I divari da colmare, quali sono? In primis, quelli ormai cronici che l’Italia ha con il resto dell’Europa: nelle aziende italiane solo il 38% dei dipendenti usa il Pc, contro una media europea del 51%, la banda larga arriva al 13% delle abitazioni italiane, contro il 25% dell’Europa, la cultura informatica è veramente bassa, con il 59% di persone con nessuna competenza informatica, contro una media europea del 37%, la spesa It pro capite in Italia rispetto al Pil è dell’1,9% (come la Spagna), in Usa del 3,9%, in Francia del 3,2%, in Germania e Uk supera il 3 per cento. Il gap però è anche nel Paese, se è vero che al nord-ovest la spesa pro-capite per l’It è di 501 euro, al sud di appena 155 euro, che i dipendenti che usano Pc connessi a Internet almeno una volta a settimana al centro e al nord ovest sono un 12% in più rispetto a quelli del sud.

Incide, ovviamente, la polverizzazione del tessuto produttivo italiano, visto che il 18,4% della spesa It è appannaggio del 95,6% delle imprese, mentre il 56,7% si concentra nelle prime 3000 aziende (grandi e medio-grandi), ovvero lo 0,1 per cento.
E le eccellenze? I poli tecnologici, i 25 distretti tecnologici, i grandi committenti (difesa, spazio, ecc.), i big spender dell’Ict (banche, per esempio), le università. Lucarelli ritiene che la sfida maggiore sia quella che deriva dal segmento, molto dinamico, delle medie imprese, mentre brilla per assenza la pubblica amministrazione centrale, e, per quel che riguarda la Pa locale, denuncia per l’ennesima volta il peso abnorme del mercato captive, sul quale giocano un ruolo «protetto da ogni competizione»le aziende It create dalle stesse regioni. E vede un grande futuro per il commercio elettronico, soprattutto come mezzo per le nostre Pmi per raggiungere mondi e mercati altrimenti irraggiungibili.

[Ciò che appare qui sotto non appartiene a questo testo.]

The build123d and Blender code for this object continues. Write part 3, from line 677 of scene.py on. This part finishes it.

Dal punti di vista “politico”, Lucarelli rivendica anche nel nostro Paese un ruolo centrale per l’Ict, cosa già fatta dalla Ue nel VII programma quadro per la ricerca e l’innovazione, e dall’Ocse che recentemente ha indicato l’Ict come il principale fattore di sviluppo di competitività. Lucarelli infine apprezza il lavoro del governo per le liberalizzazioni, anche se si augura che il progetto Industria 2015 elaborato da Bersani renda più incisivo il ruolo dell’It.

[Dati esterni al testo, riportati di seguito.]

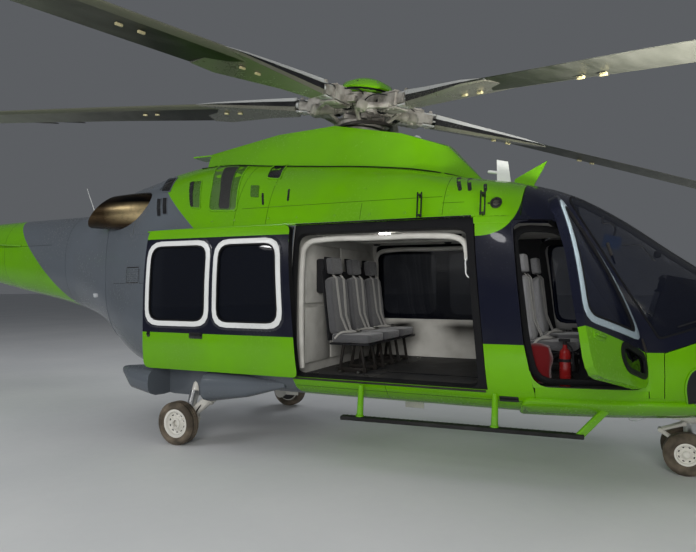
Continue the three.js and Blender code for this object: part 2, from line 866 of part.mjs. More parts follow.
function sponsonAndHull() {
  const whole = aftHull(-REST_GAP);
  const well = box(
    WELL.back + REST_GAP,
    WELL.front - REST_GAP,
    WELL.outer + REST_GAP,
    WELL.inner - REST_GAP,
    WELL.foot,
    WELL.top - REST_GAP,
  );
  return whole.add(sponson(REST_GAP)).subtract(well);
}

const STEP = { back: [250, -1140], front: [2240, -1020], z: 435, thick: 34, wide: 84 };
const STEP_POSTS = [
  [1568, -1060],
  [420, -1130],
];

function stepBody(side) {
  const { back, front, z, thick, wide } = STEP;
  const bar = loft(
    [back, front].map(([x, y]) =>
      [
        [-0.5, -0.5],
        [0.5, -0.5],
        [0.5, 0.5],
        [-0.5, 0.5],
      ].map(([across, up]) => new THREE.Vector3(x, y + across * wide, z + up * thick)),
    ),
  );
  const posts = STEP_POSTS.map(([x, y]) => rod([x, y, z], [x, y + 35, 740], 24, 8));
  const brace = rod([front[0] - 30, front[1], z], [2400, -900, 640], 26, 8);
  const whole = joined([bar, ...posts, brace]).subtract(cabinHull(-REST_GAP));
  return mirrored(biggest(whole), side);
}

// Main rotor

const AIRFOIL = [
  [0, 0],
  [0.03, 0.5],
  [0.15, 1],
  [0.4, 1],
  [0.98, 0.1],
  [0.98, -0.1],
  [0.4, -0.75],
  [0.15, -0.85],
  [0.03, -0.45],
];

function bladeBody() {
  const rings = BLADE.map(([r, chord, thick, twist, droop, behind]) => {
    const lead = chord * (1 - behind);
    const pitch = deg(twist);
    return AIRFOIL.map(([along, up]) => {
      const y = lead - along * chord;
      const z = (up * thick) / 2;
      return new THREE.Vector3(
        r,
        y * Math.cos(pitch) - z * Math.sin(pitch),
        y * Math.sin(pitch) + z * Math.cos(pitch) - droop,
      );
    });
  });
  return loft(rings);
}

function spun(body, angle) {
  return body.rotate([0, 0, angle]);
}

const MAST_RADIUS = 75;
// One arm of the hub, lying along X: the arm, the blade cuff, the cuff's end and the pitch horn.
// Columns: x from, to, y from, to, z from, to
const ARM_BLOCKS = [
  [150, 420, -70, 70, -55, 60],
  [360, 640, -105, 105, -62, 66],
  [600, 752, -86, 86, -44, 48],
  [390, 470, 90, 200, -45, 15],
];
// The damper's rod, the damper and the pitch link: from, to, radius, sides
const ARM_RODS = [
  [[560, -60, -40], [420, -330, -95], 32, 6],
  [[420, -330, -95], [140, -170, -20], 46, 8],
  [[430, 180, -20], [215, 110, -190], 16, 6],
];

function hubBody() {
  const plate = rod([0, 0, -75], [0, 0, 95], 250, 20);
  const arm = joined([
    ...ARM_BLOCKS.map((block) => box(...block)),
    ...ARM_RODS.map((parts) => rod(...parts)),
  ]);
  const arms = [];
  for (let i = 0; i < BLADE_COUNT; i++) {
    arms.push(spun(arm, FIRST_BLADE + (360 / BLADE_COUNT) * i));
  }
  const spider = rod([0, 0, -215], [0, 0, -165], 250, 20);
  const mast = rod([0, 0, -780], [0, 0, 130], MAST_RADIUS, 20);
  return joined([plate, ...arms, spider, mast]);
}

// Radius and height
const CAP = [
  [0, 135],
  [330, 135],
  [365, 175],
  [300, 245],
  [180, 300],
  [0, 325],
];

function capBody() {
  const profile = CAP.map((p) => new THREE.Vector2(...p));
  return solid(new THREE.LatheGeometry(profile, 28).rotateX(Math.PI / 2));
}

function swashBody() {
  const bore = rod([0, 0, -900], [0, 0, -200], MAST_RADIUS + RUNNING_GAP, 20);
  const guide = rod([0, 0, -830], [0, 0, -240], 110, 20);
  return rod([0, 0, -290], [0, 0, -230], 210, 20).add(guide).subtract(bore);
}

// Tail rotor

// Columns: radius, chord, thickness, twist in degrees
const TAIL_BLADE = [
  [90, 90, 44, 0],
  [330, 190, 30, 8],
  [TAIL_RADIUS - 120, 210, 22, 4],
  [TAIL_RADIUS, 150, 12, 3],
];

function tailRotorBody() {
  const parts = [rod([0, -60, 0], [0, 120, 0], 62, 14), rod([0, -75, 0], [0, -30, 0], 110, 14)];
  for (let i = 0; i < TAIL_BLADES; i++) {
    const rings = TAIL_BLADE.map(([r, chord, thick, twist]) =>
      AIRFOIL.map(([along, up]) => {
        const x = chord * (0.35 - along);
        const y = (up * thick) / 2;
        const a = deg(twist);
        return new THREE.Vector3(
          x * Math.cos(a) - y * Math.sin(a),
          x * Math.sin(a) + y * Math.cos(a) - 50,
          r,
        );
      }),
    );
    parts.push(loft(rings).rotate([0, 90 + (360 / TAIL_BLADES) * i, 0]));
  }
  return joined(parts);
}

// Cabin and cockpit fittings

// Side view of a seat's back, from the seat's middle
const SEAT_BACK = [
  [-230, 1080],
  [-130, 1080],
  [-230, 1900],
  [-320, 1900],
];

function seatBody(x, y) {
  const back = SEAT_BACK.map(([along, z]) => [x + along, z]);
  return joined([
    box(x - 220, x + 220, y - 230, y + 230, 1030, 1130),
    sidePrism(back, y - 220, y + 220),
    box(x - 160, x + 160, y - 150, y + 150, FLOOR_TOP + GAP, 1040),
  ]);
}

const PILOT_SEAT = [1960, -430];
const CABIN_SEAT_X = 120;
const CABIN_SEAT_ROWS = [-480, 0, 480];

function cabinSeatsBody() {
  const rail = box(0, 60, -700, 700, FLOOR_TOP + GAP, 800);
  return joined([rail, ...CABIN_SEAT_ROWS.map((y) => seatBody(CABIN_SEAT_X, y))]);
}

// Side view of the instrument panel with its glare shield, and the room it may fill
const BINNACLE = [
  [2760, FLOOR_TOP],
  [3000, FLOOR_TOP],
  [3180, 1330],
  [3180, 1540],
  [3060, 1635],
  [2840, 1672],
  [2690, 1150],
];
const PANEL_ROOM = [
  [2600, 1080],
  [2700, 1110],
  [3200, 1300],
  [3200, 1800],
  [2600, 1800],
];
const CONSOLE = [2150, 2780, -120, 120, FLOOR_TOP, 1050];

function panelBody() {
  const binnacle = sidePrism(BINNACLE, -560, 560);
  const room = box(2000, NOSE_JOINT - 4, -FAR, FAR, FLOOR_TOP, 1500).add(
    sidePrism(PANEL_ROOM, -FAR, FAR),
  );
  return binnacle
    .add(box(...CONSOLE))
    .intersect(hull(3600, 1500, 7, WALL + 3))
    .intersect(room);
}

// Assembly

add("belly", bellyBody(), GREEN);
add("nose", noseBody(), GREEN);
add("roof", roofBody(), SLATE);
add("windscreen_frame", screenFrameBody(), SLATE);
add("aft_fuselage", aftBody(), SLATE);
add("engine_cowling", cowlingBody(), GREEN);
add("mast_fairing", fairingBody(), GREEN);
add("engines", engineBody(), STEEL);
add("tail_boom", boomBody(), GREEN);
add("tail_fin", finBody(), GREEN);
add("instrument_panel", panelBody(), BLACK);
add("cabin_seats", cabinSeatsBody(), SEAT_CLOTH);
add("baggage_door", baggageDoorBody(), SLATE);

for (const [name, side] of SIDES) {
  add(`tailplane_${name}`, tailplaneBody(side), GREEN);
  add(`pillar_${name}`, pillarBody(side), SLATE);
  add(`windscreen_${name}`, screenGlassBody(side), GLASS_TINT);
  add(`exhaust_${name}`, mirrored(exhaustBody(), side), HOT_METAL);
  add(`step_${name}`, stepBody(side), BLACK);
  add(`main_leg_${name}`, mainLegBody(side), WHITE);
  add(`main_rim_${name}`, mirrored(mainRimBody(), side), WHITE);
  add(`main_tyre_${name}`, mirrored(mainTyreBody(), side), RUBBER);
  add(`nose_tyre_${name}`, mirrored(noseTyreBody(), side), RUBBER);
  add(`pilot_seat_${name}`, mirrored(seatBody(...PILOT_SEAT), side), SEAT_CLOTH);

  const open = side < 0;
  const cabinDoor = new THREE.Group();
  if (open) cabinDoor.position.set(-SLIDE_BACK, -SLIDE_OUT, 0);
  add(`cabin_door_${name}`, mirrored(cabinDoorBody(), side), GREEN, cabinDoor);
  add(`cabin_glass_${name}`, mirrored(cabinPaneBody(), side), GLASS_TINT, cabinDoor);
  helicopter.add(cabinDoor);

  const [foot, head] = [HINGE_FOOT, HINGE_HEAD].map(([x, y, z]) => new THREE.Vector3(x, side * y, z));
  const cockpitDoor = new THREE.Group();
  cockpitDoor.position.copy(foot);
  if (open) cockpitDoor.rotateOnAxis(head.sub(foot).normalize(), deg(COCKPIT_OPEN));
  const fromHinge = foot.clone().negate().toArray();
  const door = mirrored(cockpitDoorBody(), side).translate(fromHinge);
  const pane = mirrored(cockpitPaneBody(), side).translate(fromHinge);
  add(`cockpit_door_${name}`, door, GREEN, cockpitDoor);
  add(`cockpit_glass_${name}`, pane, GLASS_TINT, cockpitDoor);
  helicopter.add(cockpitDoor);
}

add("nose_leg", noseLegBody(), WHITE);
add("nose_fork", noseForkBody(), WHITE);
add("nose_rims", noseRimsBody(), WHITE);

const rotor = new THREE.Group();
rotor.position.set(0, 0, HUB_Z);
rotor.rotation.y = deg(MAST_TILT);
add("swashplate", swashBody(), STEEL, rotor);
add("rotor_hub", hubBody(), STEEL, rotor);
add("rotor_cap", capBody(), GREEN, rotor);
for (let i = 0; i < BLADE_COUNT; i++) {
  const blade = spun(bladeBody(), FIRST_BLADE + (360 / BLADE_COUNT) * i);
  add(`rotor_blade_${i + 1}`, blade, BLADE_GREY, rotor);
}
helicopter.add(rotor);

const tailRotor = new THREE.Group();
tailRotor.position.set(...TAIL_HUB);
add("tail_rotor", tailRotorBody(), BLADE_GREY, tailRotor);
helicopter.add(tailRotor);

helicopter.position.set(...ORIGIN_SHIFT);

export default helicopter;
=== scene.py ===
"""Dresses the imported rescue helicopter: paint zones, fittings, cabin, gear detail, light and camera."""

import json
import math

import bmesh
import bpy
from bpy.props import FloatProperty, FloatVectorProperty, IntProperty, PointerProperty
from mathutils import Matrix, Vector

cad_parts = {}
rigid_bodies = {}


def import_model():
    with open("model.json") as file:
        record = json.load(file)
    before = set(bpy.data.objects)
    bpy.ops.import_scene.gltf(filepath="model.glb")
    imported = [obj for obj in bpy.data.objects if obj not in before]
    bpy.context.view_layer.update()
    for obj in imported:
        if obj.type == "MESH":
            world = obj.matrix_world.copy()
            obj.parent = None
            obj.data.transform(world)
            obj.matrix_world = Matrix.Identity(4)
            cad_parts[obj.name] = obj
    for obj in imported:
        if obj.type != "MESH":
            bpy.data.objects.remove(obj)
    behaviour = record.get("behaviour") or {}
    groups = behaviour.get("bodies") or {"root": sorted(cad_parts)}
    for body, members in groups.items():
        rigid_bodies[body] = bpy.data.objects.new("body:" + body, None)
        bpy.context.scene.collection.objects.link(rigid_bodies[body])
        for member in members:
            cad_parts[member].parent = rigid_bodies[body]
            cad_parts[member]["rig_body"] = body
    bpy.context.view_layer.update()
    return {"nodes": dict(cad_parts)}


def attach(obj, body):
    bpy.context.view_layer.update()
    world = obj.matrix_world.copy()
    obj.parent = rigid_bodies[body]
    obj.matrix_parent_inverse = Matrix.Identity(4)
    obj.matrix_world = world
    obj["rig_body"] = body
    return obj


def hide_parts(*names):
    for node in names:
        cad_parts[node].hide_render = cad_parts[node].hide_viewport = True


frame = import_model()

bl_info = {
    "name": "Rescue helicopter dressing",
    "version": (1, 0, 0),
    "blender": (4, 5, 0),
    "location": "View3D > Sidebar > Helicopter",
    "description": "Paints the packed helicopter and adds its fittings, cabin, gear detail and studio",
    "category": "Object",
}

NODES = frame["nodes"]

# Places are given from the rotor mast, in metres: x to the nose, y to port, z up from the ground
MAST = Vector((1.62, 0.1, 0))
SIDES = (("right", -1), ("left", 1))
FRONT, ACROSS, UP = Vector((1, 0, 0)), Vector((0, 1, 0)), Vector((0, 0, 1))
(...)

A livello di numeri, si conferma la crescita della componente hardware, e cresce anche il settore del software, segno che c’è una ripresa di progettualità, un po’ meno i servizi, dove i fenomeni più rilevanti sono il downpricing delle tariffe e la forte concorrenza interna. Giancarlo Capitani, Ad di Netconsulting, la società che ha curato lo studio, conferma il ruolo di trascinamento del mercato consumer (+28% i Pc acquistati), e la tendenza positiva nel segmento delle medie imprese, mentre, sotto la spinta della compliance e di un ammodernamento non più procrastinabile, la Pmi riprende a investire. Cresce poco il settore delle telecomunicazioni, che asseconda una tendenza mondiale al rallentamento. Qui, a detta di Capitani, il fenomeno più evidente è la componente molto forte di innovazione (servizi di accesso a Internet, i Vas fissi e mobili), grazie alla diffusione degli accessi a banda larga.
Le tendenze 2006 si confermano anche nel primo trimestre del 2007: cresce L’It l’hardware (+1,5% rispetto allo 0,9% delle stesso periodo del 2006), cresce il software, ma frenano i servizi (“un dato congiunturale”, secondo Capitani), le telecomunicazioni rallentano ancora in modo sensibile sia nei servizi di rete mobile (da un più 10% al 2,1%) che in quelli fissi (da +0,7% a meno 1,6%). Il saldo Ict, a causa dell’andamento delle telco, registra una caduta da +3,6% del primo trimestre 2006 all’1,1% del primo trimestre 2007. Alla fine dell’anno in corso, la crescita prevista dell’Ict dovrebbe attestarsi intorno all’1,3 per cento. Anche Capitani pone l’accento sulle eccellenze da valorizzare, comprese le aziende che, all’interno dei distretti tradizionali, hanno un ruolo di trascinamento rispetto alle politiche di innovazione. Esempi di eccellenza che indicano la strada da seguire, ripartendo dal territorio e creando sinergie tra tutti i soggetti.